## Task directions
Quote the material below exactly as written, from the first line to the line that holds "jaw, box with", endpoints included.
==== Data section
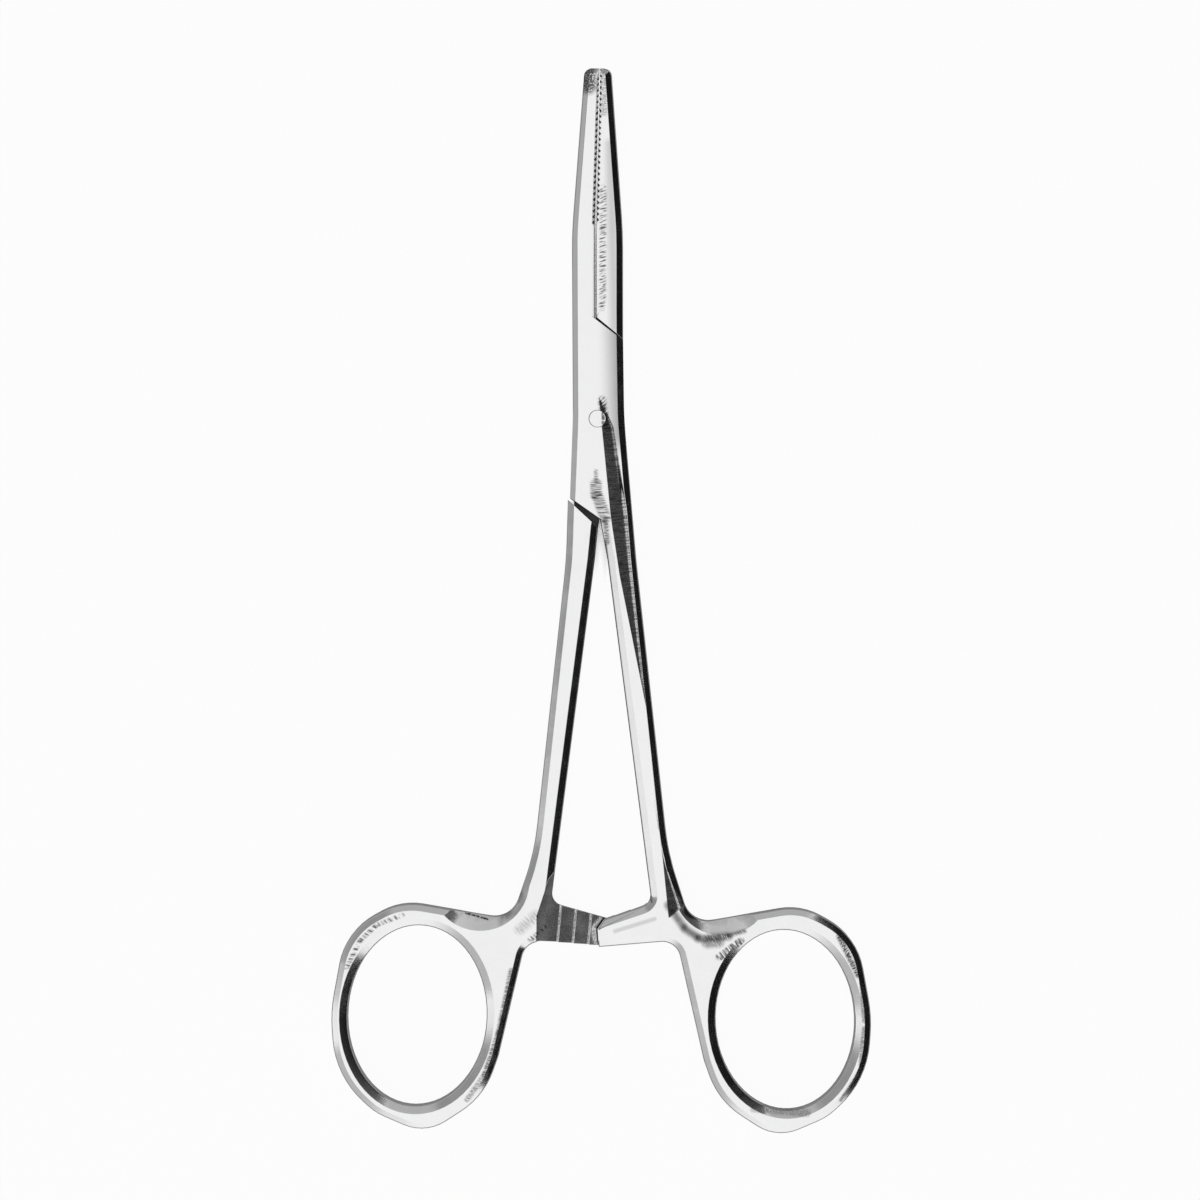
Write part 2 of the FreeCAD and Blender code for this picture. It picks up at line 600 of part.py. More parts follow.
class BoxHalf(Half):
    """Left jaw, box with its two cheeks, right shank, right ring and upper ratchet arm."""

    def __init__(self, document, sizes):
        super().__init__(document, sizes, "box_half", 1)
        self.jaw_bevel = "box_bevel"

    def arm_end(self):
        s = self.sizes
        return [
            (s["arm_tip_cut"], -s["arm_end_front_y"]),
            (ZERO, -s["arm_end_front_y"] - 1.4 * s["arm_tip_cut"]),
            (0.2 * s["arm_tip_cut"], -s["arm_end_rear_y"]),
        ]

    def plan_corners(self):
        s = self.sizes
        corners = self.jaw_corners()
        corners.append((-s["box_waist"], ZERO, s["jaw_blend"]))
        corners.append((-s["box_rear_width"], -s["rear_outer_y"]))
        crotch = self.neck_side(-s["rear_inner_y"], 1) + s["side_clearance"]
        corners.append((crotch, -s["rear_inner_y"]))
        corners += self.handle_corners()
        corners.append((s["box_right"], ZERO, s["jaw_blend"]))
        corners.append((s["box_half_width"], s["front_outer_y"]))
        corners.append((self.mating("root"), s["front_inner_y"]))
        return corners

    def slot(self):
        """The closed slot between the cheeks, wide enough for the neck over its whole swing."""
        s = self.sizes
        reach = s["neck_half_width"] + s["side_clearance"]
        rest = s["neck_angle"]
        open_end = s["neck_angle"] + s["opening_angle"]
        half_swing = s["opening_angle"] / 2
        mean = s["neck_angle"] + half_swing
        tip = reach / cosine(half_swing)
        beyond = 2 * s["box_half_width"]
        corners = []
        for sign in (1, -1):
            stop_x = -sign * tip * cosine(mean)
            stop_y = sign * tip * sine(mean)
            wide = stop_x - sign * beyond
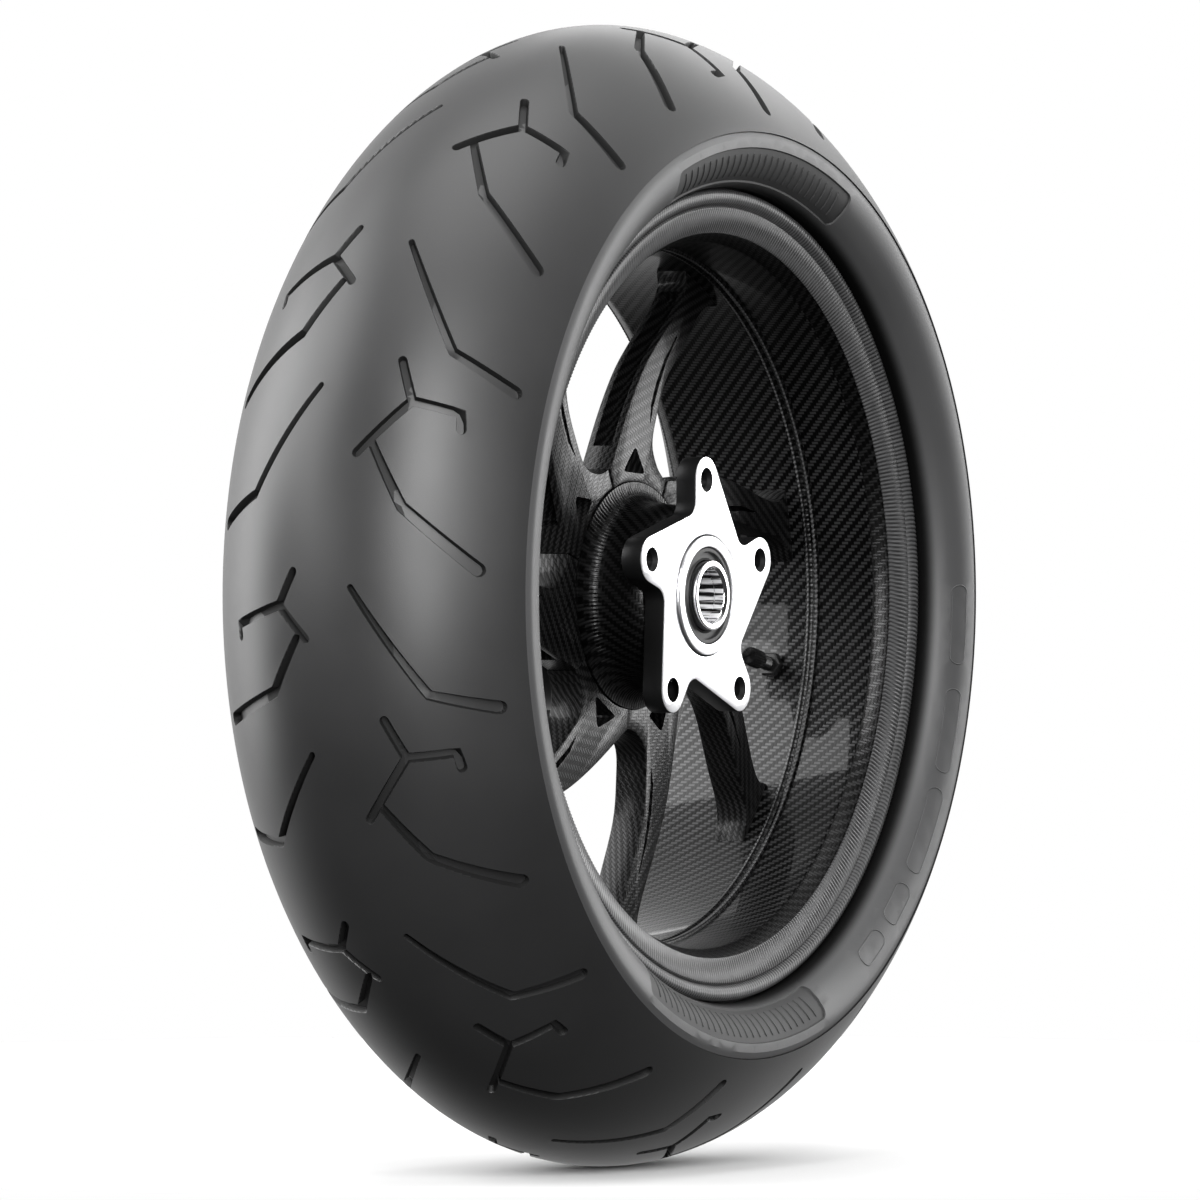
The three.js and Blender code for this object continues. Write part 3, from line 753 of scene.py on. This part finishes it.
========
## The result
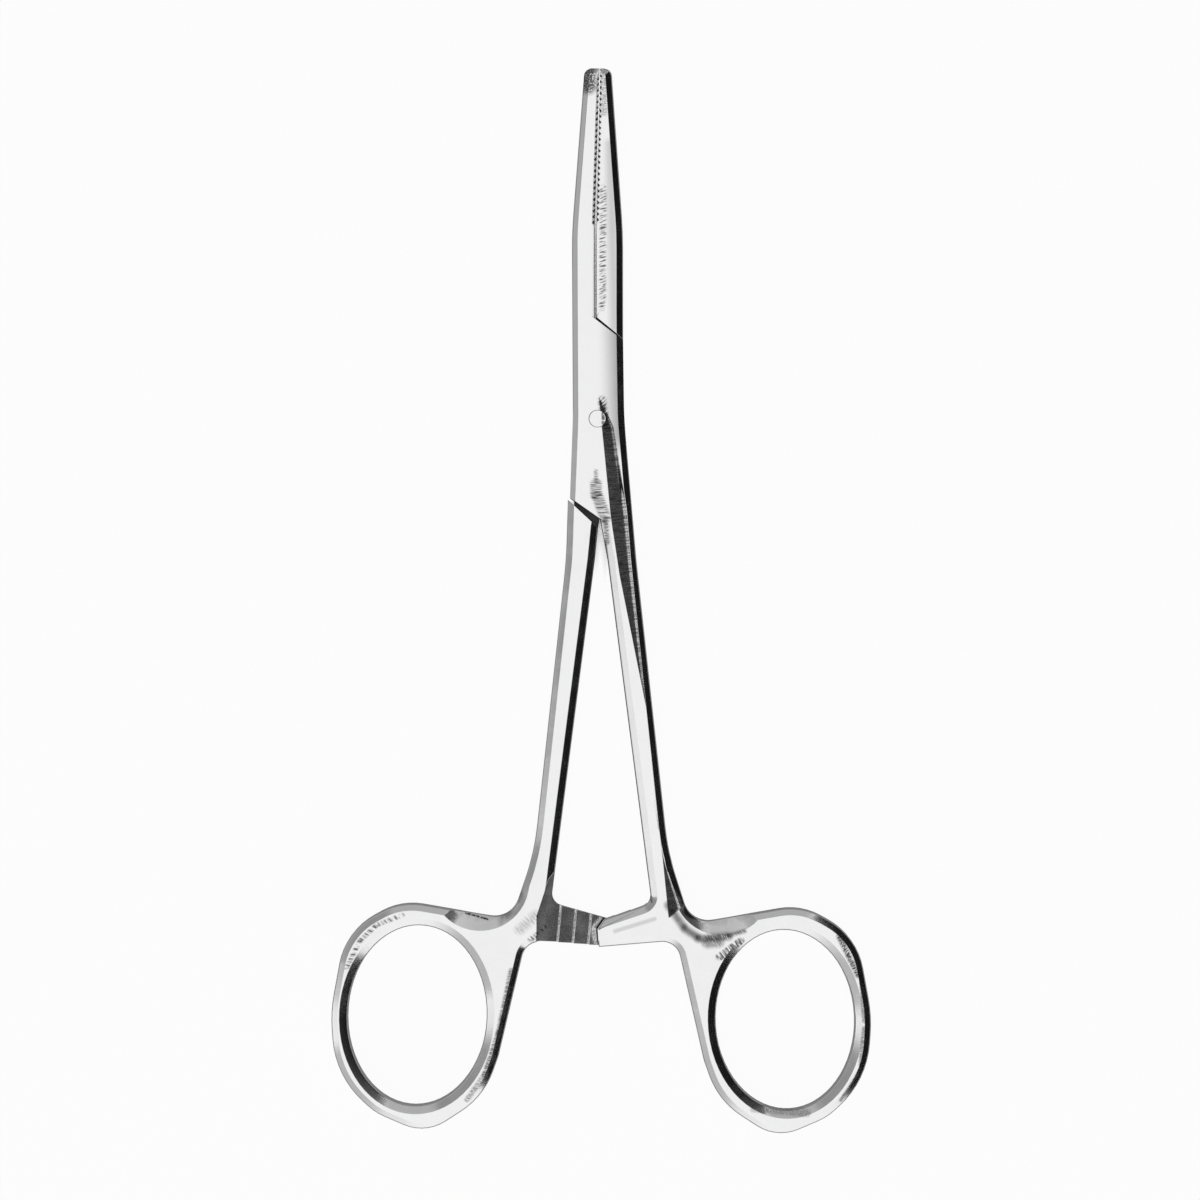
Write part 2 of the FreeCAD and Blender code for this picture. It picks up at line 600 of part.py. More parts follow.
class BoxHalf(Half):
    """Left jaw, box with its two cheeks, right shank, right ring and upper ratchet arm."""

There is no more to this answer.